▶ _Problem_:
Check every line of the entries below for the word "Limits", and copy the ones that have it.

▶ _Available records_:
--- begin ---

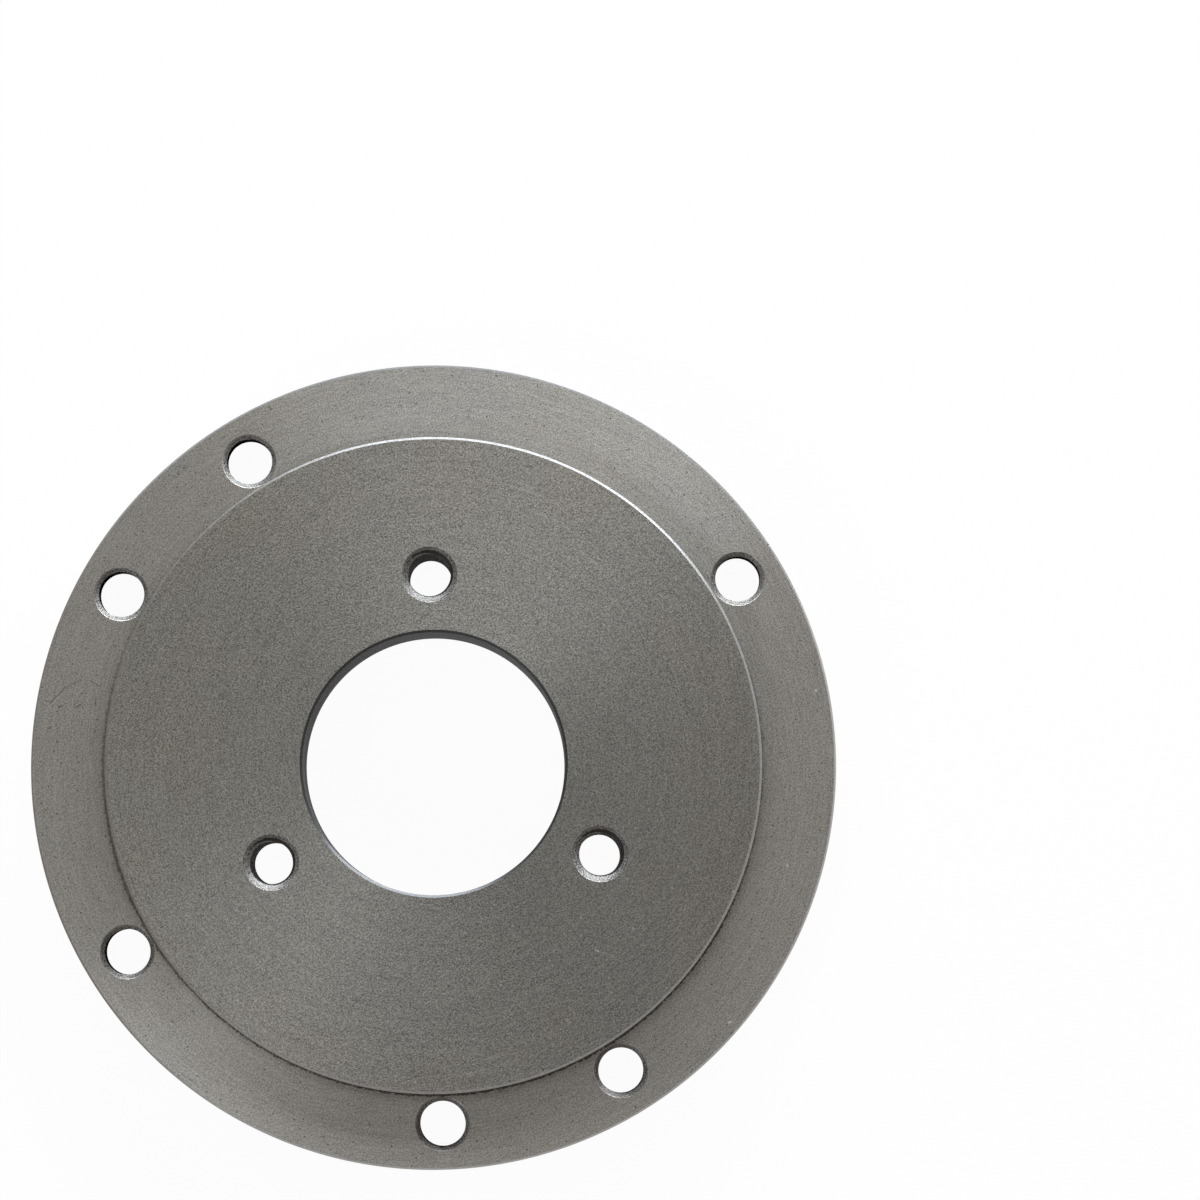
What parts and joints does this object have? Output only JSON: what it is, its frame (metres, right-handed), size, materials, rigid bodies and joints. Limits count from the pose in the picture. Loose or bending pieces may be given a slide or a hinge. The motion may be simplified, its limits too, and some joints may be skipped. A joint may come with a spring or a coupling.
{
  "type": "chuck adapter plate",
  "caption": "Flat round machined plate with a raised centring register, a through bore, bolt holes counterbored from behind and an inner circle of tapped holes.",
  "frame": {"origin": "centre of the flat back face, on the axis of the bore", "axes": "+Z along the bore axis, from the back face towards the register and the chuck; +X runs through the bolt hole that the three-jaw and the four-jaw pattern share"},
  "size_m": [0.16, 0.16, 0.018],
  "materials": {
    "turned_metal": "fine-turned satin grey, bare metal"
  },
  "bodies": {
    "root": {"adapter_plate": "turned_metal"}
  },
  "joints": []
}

--- end ---
--- begin ---

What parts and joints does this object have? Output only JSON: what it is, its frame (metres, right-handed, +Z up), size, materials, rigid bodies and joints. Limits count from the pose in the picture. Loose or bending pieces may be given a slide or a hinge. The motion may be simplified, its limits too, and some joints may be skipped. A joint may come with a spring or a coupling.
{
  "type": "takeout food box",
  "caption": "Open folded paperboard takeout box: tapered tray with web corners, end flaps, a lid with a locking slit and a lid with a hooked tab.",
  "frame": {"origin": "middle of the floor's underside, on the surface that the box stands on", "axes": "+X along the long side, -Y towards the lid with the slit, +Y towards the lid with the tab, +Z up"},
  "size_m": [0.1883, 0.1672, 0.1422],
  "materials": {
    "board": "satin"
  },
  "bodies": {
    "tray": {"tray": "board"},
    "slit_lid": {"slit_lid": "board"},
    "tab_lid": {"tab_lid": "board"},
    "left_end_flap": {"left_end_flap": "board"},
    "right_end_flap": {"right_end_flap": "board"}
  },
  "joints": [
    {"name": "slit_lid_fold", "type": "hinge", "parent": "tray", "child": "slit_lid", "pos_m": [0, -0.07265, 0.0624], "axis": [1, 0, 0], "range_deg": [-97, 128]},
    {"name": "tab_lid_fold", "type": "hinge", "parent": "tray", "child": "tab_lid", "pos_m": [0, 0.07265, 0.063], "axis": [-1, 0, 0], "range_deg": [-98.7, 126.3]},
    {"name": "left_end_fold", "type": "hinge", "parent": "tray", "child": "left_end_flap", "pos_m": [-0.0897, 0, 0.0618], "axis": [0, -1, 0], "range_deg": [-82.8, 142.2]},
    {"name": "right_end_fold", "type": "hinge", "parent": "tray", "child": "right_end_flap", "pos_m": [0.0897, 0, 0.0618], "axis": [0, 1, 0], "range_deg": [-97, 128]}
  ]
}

--- end ---

▶ _Solution to the problem_:
What parts and joints does this object have? Output only JSON: what it is, its frame (metres, right-handed), size, materials, rigid bodies and joints. Limits count from the pose in the picture. Loose or bending pieces may be given a slide or a hinge. The motion may be simplified, its limits too, and some joints may be skipped. A joint may come with a spring or a coupling.
What parts and joints does this object have? Output only JSON: what it is, its frame (metres, right-handed, +Z up), size, materials, rigid bodies and joints. Limits count from the pose in the picture. Loose or bending pieces may be given a slide or a hinge. The motion may be simplified, its limits too, and some joints may be skipped. A joint may come with a spring or a coupling.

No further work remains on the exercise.